EXERCISE. Copy out the complete listing, word for word.

MATERIAL PROVIDED.
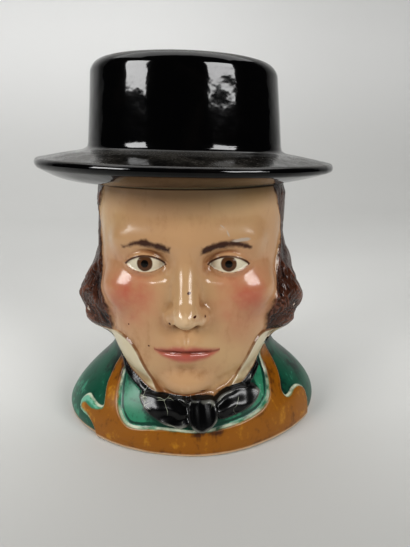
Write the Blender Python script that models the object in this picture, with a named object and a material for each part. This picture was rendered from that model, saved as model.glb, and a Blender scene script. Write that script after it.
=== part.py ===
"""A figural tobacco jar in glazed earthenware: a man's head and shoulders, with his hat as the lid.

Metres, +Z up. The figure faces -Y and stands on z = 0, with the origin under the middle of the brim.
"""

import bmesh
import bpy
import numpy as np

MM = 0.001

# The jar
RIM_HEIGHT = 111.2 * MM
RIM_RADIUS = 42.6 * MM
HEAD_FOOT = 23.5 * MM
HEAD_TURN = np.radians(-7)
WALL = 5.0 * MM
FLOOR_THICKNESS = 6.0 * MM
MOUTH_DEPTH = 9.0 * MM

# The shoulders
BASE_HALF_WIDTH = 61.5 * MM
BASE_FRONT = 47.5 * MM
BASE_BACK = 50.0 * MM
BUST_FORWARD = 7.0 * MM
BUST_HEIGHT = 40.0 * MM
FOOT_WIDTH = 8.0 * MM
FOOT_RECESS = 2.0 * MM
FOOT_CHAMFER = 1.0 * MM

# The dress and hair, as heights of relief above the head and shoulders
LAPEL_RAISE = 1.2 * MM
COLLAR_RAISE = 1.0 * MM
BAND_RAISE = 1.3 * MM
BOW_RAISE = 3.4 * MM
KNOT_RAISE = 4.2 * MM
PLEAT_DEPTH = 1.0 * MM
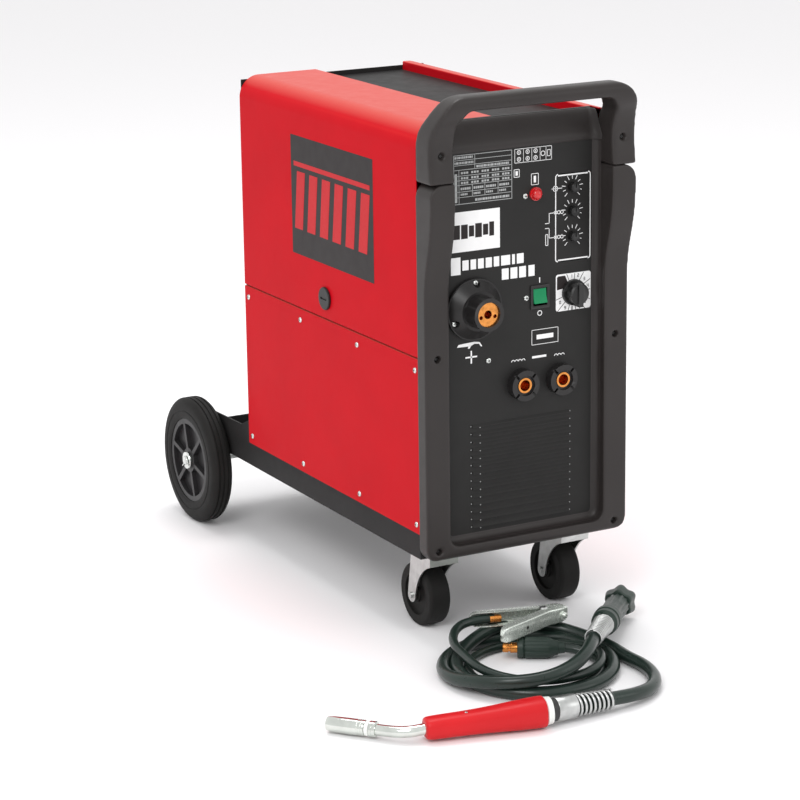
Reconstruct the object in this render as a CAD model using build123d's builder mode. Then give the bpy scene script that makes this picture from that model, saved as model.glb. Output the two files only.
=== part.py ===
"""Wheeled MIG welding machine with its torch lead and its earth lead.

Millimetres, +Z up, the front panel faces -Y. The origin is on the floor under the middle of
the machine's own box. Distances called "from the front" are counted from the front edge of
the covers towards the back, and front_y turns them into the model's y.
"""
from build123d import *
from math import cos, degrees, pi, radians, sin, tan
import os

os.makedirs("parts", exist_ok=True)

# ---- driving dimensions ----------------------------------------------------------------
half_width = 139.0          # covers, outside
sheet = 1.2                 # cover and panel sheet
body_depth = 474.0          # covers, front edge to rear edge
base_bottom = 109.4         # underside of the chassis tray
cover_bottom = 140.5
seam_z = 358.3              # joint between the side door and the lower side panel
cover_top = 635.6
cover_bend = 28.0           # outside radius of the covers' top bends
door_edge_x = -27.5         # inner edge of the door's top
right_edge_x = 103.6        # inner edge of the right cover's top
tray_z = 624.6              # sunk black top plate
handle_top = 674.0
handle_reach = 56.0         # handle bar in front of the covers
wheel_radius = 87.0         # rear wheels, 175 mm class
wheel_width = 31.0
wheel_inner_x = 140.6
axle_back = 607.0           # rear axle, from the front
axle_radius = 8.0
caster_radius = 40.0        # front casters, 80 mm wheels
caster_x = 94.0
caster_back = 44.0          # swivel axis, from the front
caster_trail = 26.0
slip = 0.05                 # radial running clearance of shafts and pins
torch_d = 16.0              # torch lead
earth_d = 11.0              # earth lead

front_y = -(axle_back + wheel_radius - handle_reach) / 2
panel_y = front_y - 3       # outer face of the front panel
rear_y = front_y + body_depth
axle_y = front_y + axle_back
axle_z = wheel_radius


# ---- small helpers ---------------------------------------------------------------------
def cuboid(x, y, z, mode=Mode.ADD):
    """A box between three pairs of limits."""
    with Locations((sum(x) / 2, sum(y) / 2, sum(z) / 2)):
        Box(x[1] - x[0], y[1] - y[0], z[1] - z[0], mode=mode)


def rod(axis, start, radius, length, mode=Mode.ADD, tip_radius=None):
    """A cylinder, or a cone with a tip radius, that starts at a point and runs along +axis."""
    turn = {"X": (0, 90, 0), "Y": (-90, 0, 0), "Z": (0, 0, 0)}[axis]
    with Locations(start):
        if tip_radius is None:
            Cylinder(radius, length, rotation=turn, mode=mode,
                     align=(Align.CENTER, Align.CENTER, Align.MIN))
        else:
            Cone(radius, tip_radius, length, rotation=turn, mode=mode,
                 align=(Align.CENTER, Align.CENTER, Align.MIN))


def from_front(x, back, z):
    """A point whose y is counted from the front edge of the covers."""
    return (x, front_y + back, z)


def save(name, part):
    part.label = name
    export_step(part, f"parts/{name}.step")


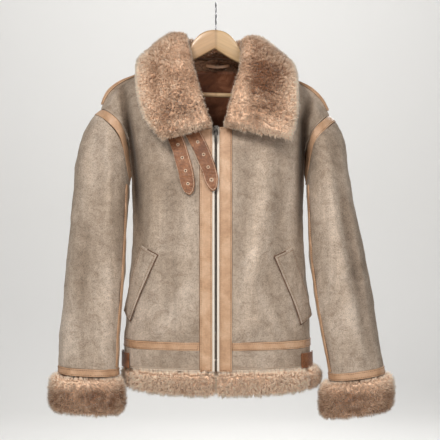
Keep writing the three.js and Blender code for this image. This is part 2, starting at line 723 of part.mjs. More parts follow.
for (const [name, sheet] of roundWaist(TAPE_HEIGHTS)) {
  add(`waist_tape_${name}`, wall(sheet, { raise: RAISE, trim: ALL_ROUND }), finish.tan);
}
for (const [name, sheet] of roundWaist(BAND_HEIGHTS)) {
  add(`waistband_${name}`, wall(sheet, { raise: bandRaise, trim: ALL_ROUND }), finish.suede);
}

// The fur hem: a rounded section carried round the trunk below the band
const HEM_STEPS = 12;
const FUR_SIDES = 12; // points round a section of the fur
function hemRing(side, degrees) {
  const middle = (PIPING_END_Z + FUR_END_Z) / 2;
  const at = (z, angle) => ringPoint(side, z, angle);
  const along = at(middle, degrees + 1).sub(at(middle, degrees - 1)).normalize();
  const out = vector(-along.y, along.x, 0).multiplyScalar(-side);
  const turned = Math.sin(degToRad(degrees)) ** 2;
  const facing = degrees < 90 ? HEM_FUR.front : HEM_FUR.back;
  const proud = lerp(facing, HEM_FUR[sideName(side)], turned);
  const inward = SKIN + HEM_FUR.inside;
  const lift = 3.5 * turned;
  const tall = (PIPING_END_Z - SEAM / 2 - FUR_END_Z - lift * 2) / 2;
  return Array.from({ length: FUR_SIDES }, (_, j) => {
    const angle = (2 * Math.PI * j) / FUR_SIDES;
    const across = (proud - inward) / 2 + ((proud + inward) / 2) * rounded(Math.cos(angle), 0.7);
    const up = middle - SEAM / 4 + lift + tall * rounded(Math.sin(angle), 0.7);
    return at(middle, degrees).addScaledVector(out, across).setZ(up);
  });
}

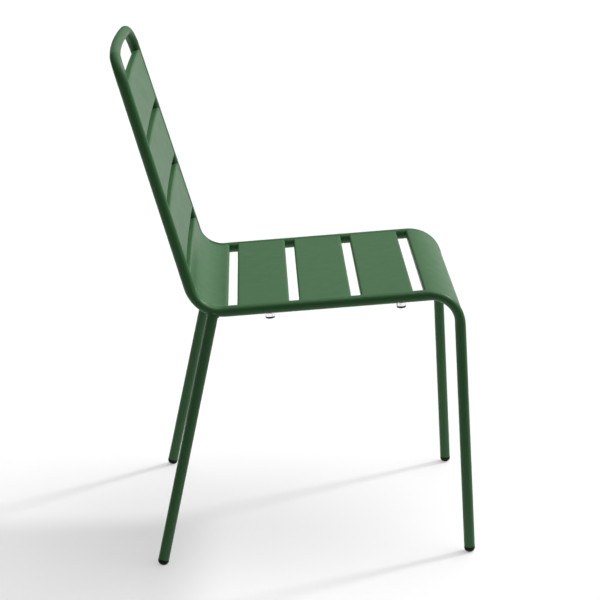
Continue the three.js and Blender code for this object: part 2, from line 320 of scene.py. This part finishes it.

EXERCISE SOLUTION.
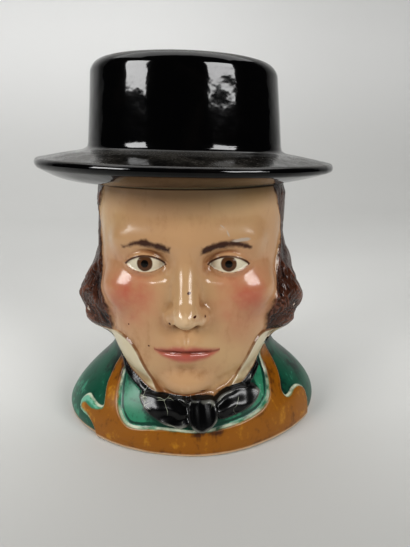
Write the Blender Python script that models the object in this picture, with a named object and a material for each part. This picture was rendered from that model, saved as model.glb, and a Blender scene script. Write that script after it.
=== part.py ===
"""A figural tobacco jar in glazed earthenware: a man's head and shoulders, with his hat as the lid.

Metres, +Z up. The figure faces -Y and stands on z = 0, with the origin under the middle of the brim.
"""

import bmesh
import bpy
import numpy as np

MM = 0.001

# The jar
RIM_HEIGHT = 111.2 * MM
RIM_RADIUS = 42.6 * MM
HEAD_FOOT = 23.5 * MM
HEAD_TURN = np.radians(-7)
WALL = 5.0 * MM
FLOOR_THICKNESS = 6.0 * MM
MOUTH_DEPTH = 9.0 * MM

# The shoulders
BASE_HALF_WIDTH = 61.5 * MM
BASE_FRONT = 47.5 * MM
BASE_BACK = 50.0 * MM
BUST_FORWARD = 7.0 * MM
BUST_HEIGHT = 40.0 * MM
FOOT_WIDTH = 8.0 * MM
FOOT_RECESS = 2.0 * MM
FOOT_CHAMFER = 1.0 * MM

# The dress and hair, as heights of relief above the head and shoulders
LAPEL_RAISE = 1.2 * MM
COLLAR_RAISE = 1.0 * MM
BAND_RAISE = 1.3 * MM
BOW_RAISE = 3.4 * MM
KNOT_RAISE = 4.2 * MM
PLEAT_DEPTH = 1.0 * MM
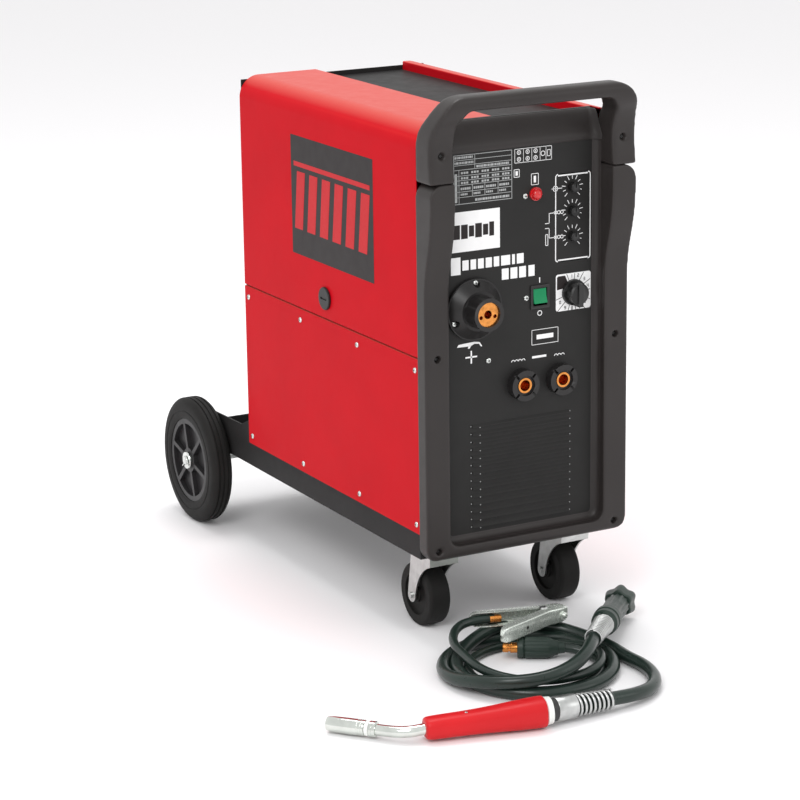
Reconstruct the object in this render as a CAD model using build123d's builder mode. Then give the bpy scene script that makes this picture from that model, saved as model.glb. Output the two files only.
=== part.py ===
"""Wheeled MIG welding machine with its torch lead and its earth lead.

Millimetres, +Z up, the front panel faces -Y. The origin is on the floor under the middle of
the machine's own box. Distances called "from the front" are counted from the front edge of
the covers towards the back, and front_y turns them into the model's y.
"""
from build123d import *
from math import cos, degrees, pi, radians, sin, tan
import os

os.makedirs("parts", exist_ok=True)

# ---- driving dimensions ----------------------------------------------------------------
half_width = 139.0          # covers, outside
sheet = 1.2                 # cover and panel sheet
body_depth = 474.0          # covers, front edge to rear edge
base_bottom = 109.4         # underside of the chassis tray
cover_bottom = 140.5
seam_z = 358.3              # joint between the side door and the lower side panel
cover_top = 635.6
cover_bend = 28.0           # outside radius of the covers' top bends
door_edge_x = -27.5         # inner edge of the door's top
right_edge_x = 103.6        # inner edge of the right cover's top
tray_z = 624.6              # sunk black top plate
handle_top = 674.0
handle_reach = 56.0         # handle bar in front of the covers
wheel_radius = 87.0         # rear wheels, 175 mm class
wheel_width = 31.0
wheel_inner_x = 140.6
axle_back = 607.0           # rear axle, from the front
axle_radius = 8.0
caster_radius = 40.0        # front casters, 80 mm wheels
caster_x = 94.0
caster_back = 44.0          # swivel axis, from the front
caster_trail = 26.0
slip = 0.05                 # radial running clearance of shafts and pins
torch_d = 16.0              # torch lead
earth_d = 11.0              # earth lead

front_y = -(axle_back + wheel_radius - handle_reach) / 2
panel_y = front_y - 3       # outer face of the front panel
rear_y = front_y + body_depth
axle_y = front_y + axle_back
axle_z = wheel_radius


# ---- small helpers ---------------------------------------------------------------------
def cuboid(x, y, z, mode=Mode.ADD):
    """A box between three pairs of limits."""
    with Locations((sum(x) / 2, sum(y) / 2, sum(z) / 2)):
        Box(x[1] - x[0], y[1] - y[0], z[1] - z[0], mode=mode)


def rod(axis, start, radius, length, mode=Mode.ADD, tip_radius=None):
    """A cylinder, or a cone with a tip radius, that starts at a point and runs along +axis."""
    turn = {"X": (0, 90, 0), "Y": (-90, 0, 0), "Z": (0, 0, 0)}[axis]
    with Locations(start):
        if tip_radius is None:
            Cylinder(radius, length, rotation=turn, mode=mode,
                     align=(Align.CENTER, Align.CENTER, Align.MIN))
        else:
            Cone(radius, tip_radius, length, rotation=turn, mode=mode,
                 align=(Align.CENTER, Align.CENTER, Align.MIN))


def from_front(x, back, z):
    """A point whose y is counted from the front edge of the covers."""
    return (x, front_y + back, z)


def save(name, part):
    part.label = name
    export_step(part, f"parts/{name}.step")


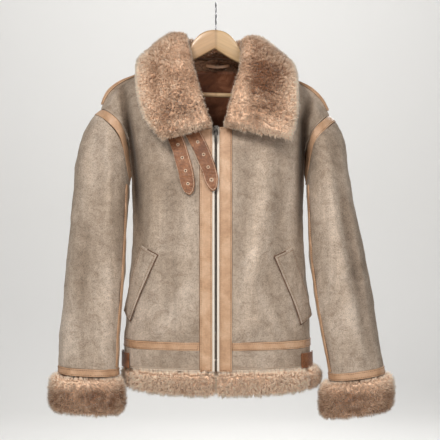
Keep writing the three.js and Blender code for this image. This is part 2, starting at line 723 of part.mjs. More parts follow.
for (const [name, sheet] of roundWaist(TAPE_HEIGHTS)) {
  add(`waist_tape_${name}`, wall(sheet, { raise: RAISE, trim: ALL_ROUND }), finish.tan);
}
for (const [name, sheet] of roundWaist(BAND_HEIGHTS)) {
  add(`waistband_${name}`, wall(sheet, { raise: bandRaise, trim: ALL_ROUND }), finish.suede);
}

// The fur hem: a rounded section carried round the trunk below the band
const HEM_STEPS = 12;
const FUR_SIDES = 12; // points round a section of the fur
function hemRing(side, degrees) {
  const middle = (PIPING_END_Z + FUR_END_Z) / 2;
  const at = (z, angle) => ringPoint(side, z, angle);
  const along = at(middle, degrees + 1).sub(at(middle, degrees - 1)).normalize();
  const out = vector(-along.y, along.x, 0).multiplyScalar(-side);
  const turned = Math.sin(degToRad(degrees)) ** 2;
  const facing = degrees < 90 ? HEM_FUR.front : HEM_FUR.back;
  const proud = lerp(facing, HEM_FUR[sideName(side)], turned);
  const inward = SKIN + HEM_FUR.inside;
  const lift = 3.5 * turned;
  const tall = (PIPING_END_Z - SEAM / 2 - FUR_END_Z - lift * 2) / 2;
  return Array.from({ length: FUR_SIDES }, (_, j) => {
    const angle = (2 * Math.PI * j) / FUR_SIDES;
    const across = (proud - inward) / 2 + ((proud + inward) / 2) * rounded(Math.cos(angle), 0.7);
    const up = middle - SEAM / 4 + lift + tall * rounded(Math.sin(angle), 0.7);
    return at(middle, degrees).addScaledVector(out, across).setZ(up);
  });
}

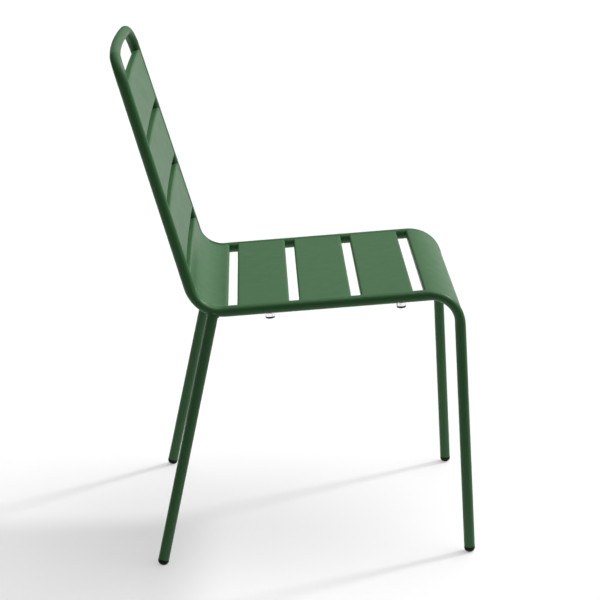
Continue the three.js and Blender code for this object: part 2, from line 320 of scene.py. This part finishes it.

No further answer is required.